The Nuclear Regulatory Commission announced it had approved a 77-megawatt small modular reactor design. This is the second SMR design approved by the NRC, following approval of a smaller design in 2020. Both are products of the SMR company NuScale, and neither has yet been deployed. A project to build the earlier design in Idaho was abandoned in 2023.
The NRC review was set to be completed in July of this year. Coming in ahead of scheduled demonstrates “the agency’s commitment to safely and efficiently enable new, advanced reactor technology,” the Commission said in a press release.
Congress and the Biden and Trump administrations have pushed the NRC to move faster and to encourage the development of small modular reactors. No SMR has been built in the United States, nor is there any current plan to do so that has been publicly disclosed. NuScale’s chief executive told Bloomberg that he hopes to have a deal signed by the end of the year and an operational plant by the end of the decade.
Tesla veteran Drew Baglino’s Heron Power raised a $38 million round of Series A funding for a new product designed to replace “legacy transformers and power converters by directly connecting rapidly growing megawatt-scale solar, batteries, and AI data centers to medium voltage transmission,” Baglino wrote on X.
A conversation with Mike Hall of Anza.
This week’s conversation is with Mike Hall, CEO of the solar and battery storage data company Anza. I rang him because, in my book, the more insights into the ways renewables companies are responding to the war on the Inflation Reduction Act, the better.
The following chat was lightly edited for clarity.
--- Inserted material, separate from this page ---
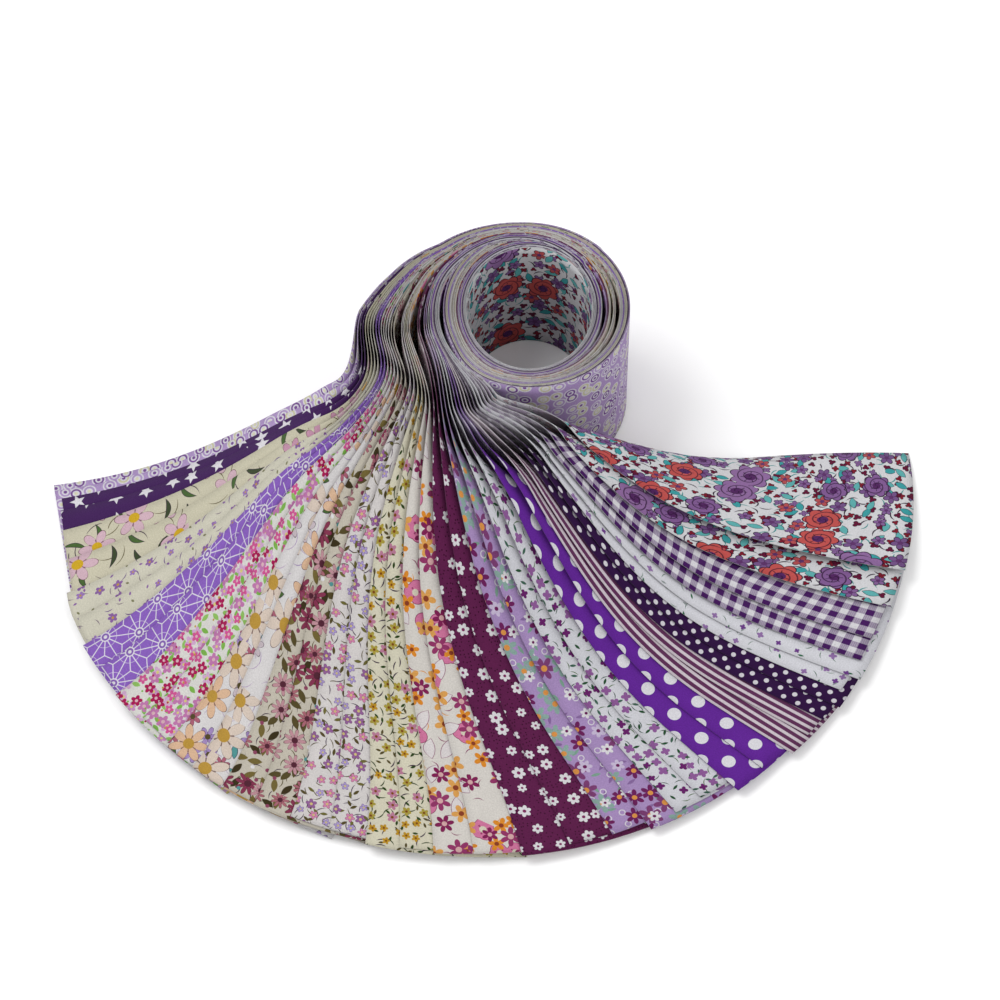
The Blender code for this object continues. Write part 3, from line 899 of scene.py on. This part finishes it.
def cloth(name, points, mats, start):
    """A strip as a thin sheet with its print above, its back below and its cut edge between."""
    rows, columns = points.shape[:2]
    vertices = points.reshape(-1, 3) + np.array([SHIFT_X, SHIFT_Y, 0.0])
    faces = []
    for i in range(rows - 1):
        for j in range(columns - 1):
            a = i * columns + j
            faces.append((a, a + 1, a + columns + 1, a + columns))
    mesh = bpy.data.meshes.new(name)
    mesh.from_pydata([tuple(v) for v in vertices], [], faces)
    for mat in mats:
        mesh.materials.append(mat)
    middle = points[:, columns // 2]
    run = np.concatenate([[0], np.cumsum(np.linalg.norm(np.diff(middle, axis=0), axis=1))])
    layer = mesh.uv_layers.new(name="cloth")
    for loop in mesh.loops:
        row, column = divmod(loop.vertex_index, columns)
        layer.data[loop.index].uv = (column / (columns - 1) * WIDTH, start + run[row])
    mesh.polygons.foreach_set("use_smooth", [True] * len(mesh.polygons))
    piece = bpy.data.objects.new(name, mesh)
    bpy.context.scene.collection.objects.link(piece)
    shell = piece.modifiers.new("thickness", "SOLIDIFY")
    shell.thickness = CLOTH
    shell.offset = 0
    shell.material_offset = 1
    shell.material_offset_rim = 2
    return piece


def strips():
    share = np.linspace(0, 1, ROWS_FAN)
    data = fan(share)
    across = np.linspace(0, 1, COLUMNS)
    random = np.random.default_rng(11)
    mats = {}
    for number in range(1, COUNT + 1):
        fabric = FABRICS[(number - 1) // 2][0]
        node = fabric + ("_a" if number % 2 else "_b")
        if fabric not in mats:
            mats[fabric] = cloth_materials(fabric, (number - 1) // 2)
        points = strip_points(data, number, across, random)
        piece = cloth(node + "_cloth", points, mats[fabric], random.uniform(0, 0.4))
        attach(piece, "root")
        nodes = [node, "roll"] if number == COUNT else [node]
        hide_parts(*nodes)


def table_and_light():
    bpy.ops.mesh.primitive_plane_add(size=6.0, location=(0, 0, -0.0001))
    floor = bpy.context.object
    floor.name = "table"
    white = bpy.data.materials.new("table_white")
    white.use_nodes = True
    shader = white.node_tree.nodes["Principled BSDF"]
    shader.inputs["Base Color"].default_value = (0.90, 0.90, 0.90, 1)
    shader.inputs["Roughness"].default_value = 0.9
    floor.data.materials.append(white)
    world = bpy.data.worlds.new("studio")
    world.use_nodes = True
    world.node_tree.nodes["Background"].inputs["Color"].default_value = (1, 1, 1, 1)
    world.node_tree.nodes["Background"].inputs["Strength"].default_value = 0.85
    bpy.context.scene.world = world
    for name, place, size, power in (("key", (-0.9, 0.3, 1.5), 1.0, 16),
                                     ("fill", (1.0, -1.0, 1.4), 1.2, 7)):
        lamp = bpy.data.lights.new(name, "AREA")
        lamp.size = size
        lamp.energy = power
        light = bpy.data.objects.new(name, lamp)
        light.location = place
        light.rotation_euler = (-Vector(place)).to_track_quat("-Z", "Y").to_euler()
        bpy.context.scene.collection.objects.link(light)


def camera():
    """The photo's view of the fan."""
    lens = bpy.data.cameras.new("camera")
    lens.sensor_width = 36.0
    lens.lens = LENS
    eye = bpy.data.objects.new("camera", lens)
    up = math.radians(EYE_UP)
    target = Vector((SHIFT_X, SHIFT_Y, 0))
    eye.location = target + Vector((0, -EYE_AWAY * math.cos(up), EYE_AWAY * math.sin(up)))
    eye.rotation_euler = (target - eye.location).to_track_quat("-Z", "Y").to_euler()
    bpy.context.scene.collection.objects.link(eye)
    bpy.context.scene.camera = eye


strips()
table_and_light()
camera()
bpy.context.scene.view_settings.view_transform = "Standard"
Let’s jump in!
How much do we know about developers’ reactions to the anti-IRA bill that was passed out of the House last week?
So it’s only been a few days. What I can tell you is there’s a lot of surprise about what came out of the House. Industries mobilized in trying to improve the bill from here and I think a lot of the industry is hopeful because, for many reasons, the bill doesn’t seem to make sense for the country. Not just the renewable energy industry. There’s hope that the voices in Congress — House members and senators — who already understand the impact of this on the economy will in the coming weeks understand how bad this is.
I spoke to a tax attorney last week that her clients had been preparing for a worst case scenario like this and preparing contingency plans of some kind. Have you seen anything so far to indicate people have been preparing for a worst case scenario?
Yeah. There’s a subset of the market that has prepared and already executed plans.
In Q4 [of 2024] and Q1 [of this year] with a number of companies to procure material from projects in order to safe harbor those projects. What that means is, typically if you commence construction by a certain date, the date on which you commence construction is the date you lock in tax credit eligibility, and we worked with companies to help them meet that criteria. It hedged them on a number of fronts. I don’t think most of them thought we’d get what came out of the House but there were a lot of concerns about stepdowns for the credit.
After Trump was elected, there were also companies who wanted to hedge against tariffs so they bought equipment ahead of that, too. We were helping companies do deals the night before Liberation Day. There was a lot of activity.
We saw less after April 2nd because the trade landscape has been changing so quickly that it’s been hard for people to act but now we’re seeing people act again to try and hit that commencement milestone.
It’s not lost on me that there’s an irony here – the attempts to erode these credits might lead to a rush of projects moving faster, actually. Is that your sense?
There’s a slug of projects that would get accelerated and in fact just having this bill come out of the House is already going to accelerate a number of projects. But there’s limits to what you can do there. The bill also has a placed-in-service criteria and really problematic language with regard to the “foreign entity of concern” provisions.
Are you seeing any increase in opposition against solar projects? And is that the biggest hurdle you see to meeting that “placed-in-service” requirement?
What I have here is qualitative, not quantitative, but I was in the development business for 20 years, and what I have seen qualitatively is that it is increasingly harder to develop projects. Local opposition is one of the headwinds. Interconnection is another really big one and that’s the biggest concern I have with regards to the “placed-in-service” requirement. Most of these large projects, even if you overcome the NIMBY issues, and you get your permitting, and you do everything else you need to do, you get your permits and construction… In the end if you’re talking about projects at scale, there is a requirement that utilities do work. And there’s no requirement that utilities do that work on time [to meet that deadline]. This is a risk they need to manage.
And more of the week’s top news in renewable energy conflicts.
1. Columbia County, New York – A Hecate Energy solar project in upstate New York blessed by Governor Kathy Hochul is now getting local blowback.
2. Sussex County, Delaware – The battle between a Bethany Beach landowner and a major offshore wind project came to a head earlier this week after Delaware regulators decided to comply with a massive government records request.
3. Fayette County, Pennsylvania – A Bollinger Solar project in rural Pennsylvania that was approved last year now faces fresh local opposition.
4. Cleveland County, North Carolina – Brookcliff Solar has settled with a county that was legally challenging the developer over the validity of its permits, reaching what by all appearances is an amicable resolution.
5. Adams County, Illinois – The solar project in Quincy, Illinois, we told you about last week has been rejected by the city’s planning commission.
6. Pierce County, Wisconsin – AES’ Isabelle Creek solar project is facing new issues as the developer seeks to actually talk more to residents on the ground.
7. Austin County, Texas – We have a couple of fresh battery storage wars to report this week, including a danger alert in this rural Texas county west of Houston.
8. Esmeralda County, Nevada – The Trump administration this week approved the final proposed plan for NV Energy’s Greenlink North, a massive transmission line that will help the state expand its renewable energy capacity.
9. Merced County, California – The Moss Landing battery fire is having aftershocks in Merced County as residents seek to undo progress made on Longroad’s Zeta battery project south of Los Banos.